Palestrante sênior da Escola de Assuntos Internacionais e Públicos da Universidade Columbia

Haaris Mateen

Professor da Universidade de Houston

Líder mundial na regulamentação de tecnologia, o Brasil está novamente discutindo como fazer Google e Meta ajudarem a pagar por conteúdo noticioso. O projeto de lei 2.370 vai obrigar as plataformas a remunerar empresas de jornalismo pelo conteúdo noticioso que elas distribuem.

Nosso novo estudo constatou que, apenas nos EUA, as duas big techs devem aos publishers entre US$ 11,9 bilhões e US$ 13,9 bilhões por ano. A regulamentação poderia ajudar a assegurar que os grandes monopólios paguem de modo justo, garantir a transparência sobre os montantes envolvidos e fazer com que esse dinheiro seja usado para apoiar o jornalismo. Esses são os princípios globais subscritos por mais de cem pessoas e entidades.

Logo da Meta impresso em 3D e, ao fundo, o logo do Google - Dado Ruvic - 2.nov.2021/Reuters - REUTERS

Não é a primeira vez que o Brasil está tendo essa conversa importante sobre fazer com que Google e Meta —controladora de aplicativos como Facebook, WhatsApp e Instagram— paguem um preço justo.

Tentativas de introduzir legislação semelhante foram derrubadas em maio deste ano após oposição forte e impositiva do Google, que chegou a divulgar online suas próprias declarações de campanha alertando o público contra a lei. O Código de Negociação da Mídia Noticiosa, australiano, serviu de inspiração à legislação, e a lei C-18, no Canadá, seguiu o exemplo. Entre outros países que estudam a adoção de leis de remuneração pelas plataformas estão Indonésia, Nova Zelândia, África do Sul, Japão e Suíça. Nos EUA, a senadora Amy Klobuchar apresentou a Lei de Concorrência e Preservação do Jornalismo, que permitirá que os publishers negociem de modo unificado com as big techs.

Google e Meta reagiram de duas maneiras. A primeira delas é sugerir que conteúdos noticiosos não constituem parte fundamental de seus negócios e podem ser descartados ou minimizados.
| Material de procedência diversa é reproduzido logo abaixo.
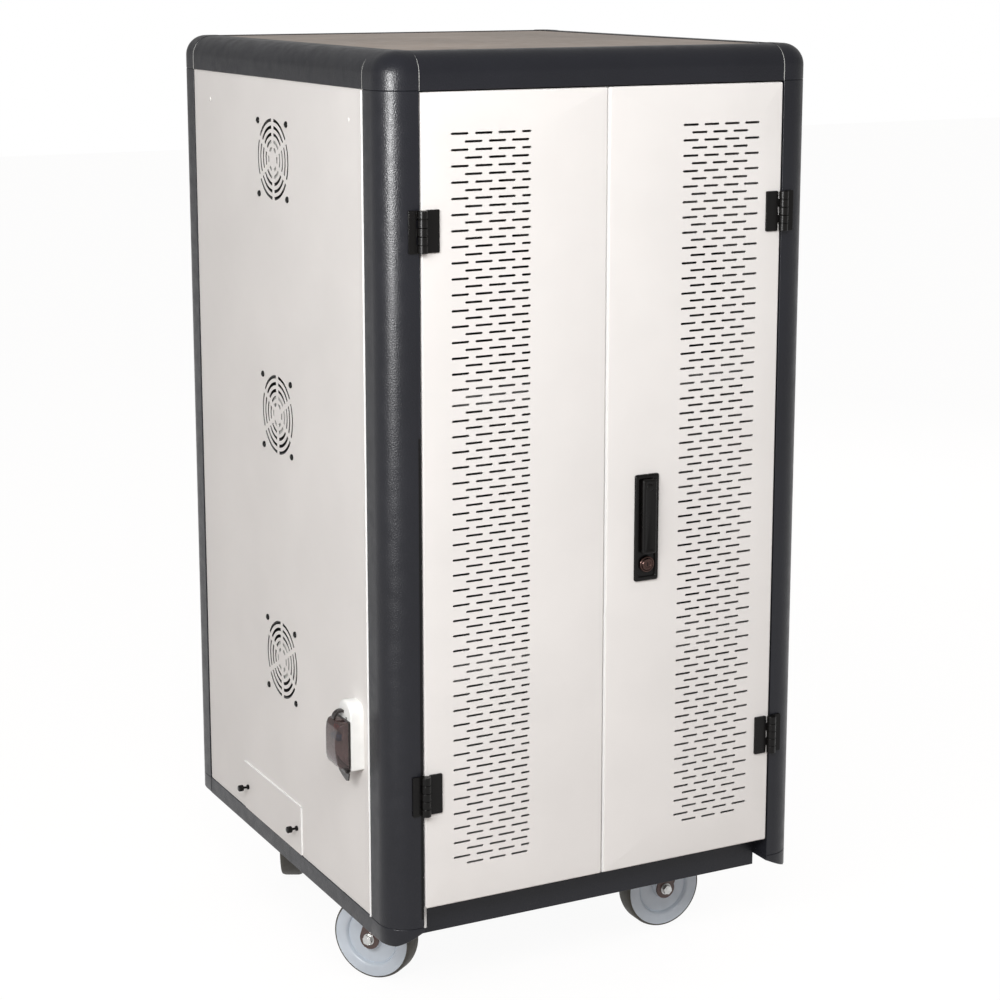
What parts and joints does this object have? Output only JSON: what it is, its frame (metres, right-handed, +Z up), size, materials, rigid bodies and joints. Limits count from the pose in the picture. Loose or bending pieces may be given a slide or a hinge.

Ao mesmo tempo, o Google está dando dinheiro diretamente a organizações noticiosas e pedindo que assinem acordos de sigilo. De fato, as entrevistas que realizamos sugerem que o Google teria recentemente aumentado os montantes pagos aos publishers. É compreensível que ele prefira pagar publishers discretamente em vez de correr o risco de ver aprovada uma lei que imponha exigências.

Mas nossas novas investigações sugerem que Google e Meta estão pagando aos publishers valores seriamente abaixo do que seriam justos.

Sem conteúdos noticiosos, as buscas no Facebook e Google são muito menos úteis e satisfatórias para o público. O Google sabe disso há anos.

Nosso novo artigo explica que o valor é estipulado tanto para os publishers quanto para as mídias sociais que usam ou divulgam notícias. Desde os anos 1950, economistas entenderam que valor é criado quando duas partes se unem em uma "transação complementar" em que cada uma delas precisa da outra. Essa ideia foi estudada originalmente pelo Prêmio Nobel John Nash, que usou a teoria de jogos para explicar o valor criado pela colaboração.

Em nosso estudo sobre o que Google e Meta devem aos publishers, começamos por estimar as dimensões do "valor adicional" criado conjuntamente por plataformas digitais e publishers de jornalismo trabalhando em conjunto —para então calcular qual seria uma divisão justa desse valor entre os dois serviços complementares, sem levar em conta o poder de mercado.

Argumentamos que a teoria econômica considera que divisões equitativas de valor (por exemplo, uma divisão de 50-50 em uma negociação entre duas partes) são um dos resultados prováveis de modelos baseados em noções de equilíbrio e equidade.

Infelizmente, em muitos países os publishers estão tão desesperados por recursos que fazem acordos com o Google e aceitam valores inferiores aos que seriam justos. Não é uma negociação equitativa, e é por essa razão que a regulamentação se torna necessária: para proteger a parte menos poderosa na negociação —que, neste caso, são os publishers de jornalismo.

Google e Meta são contra as novas leis que exigem remuneração por parte das plataformas, mas isso é de se esperar. Sem essas leis, infelizmente, a big tech continuará em posição de vantagem nas negociações com os publishers.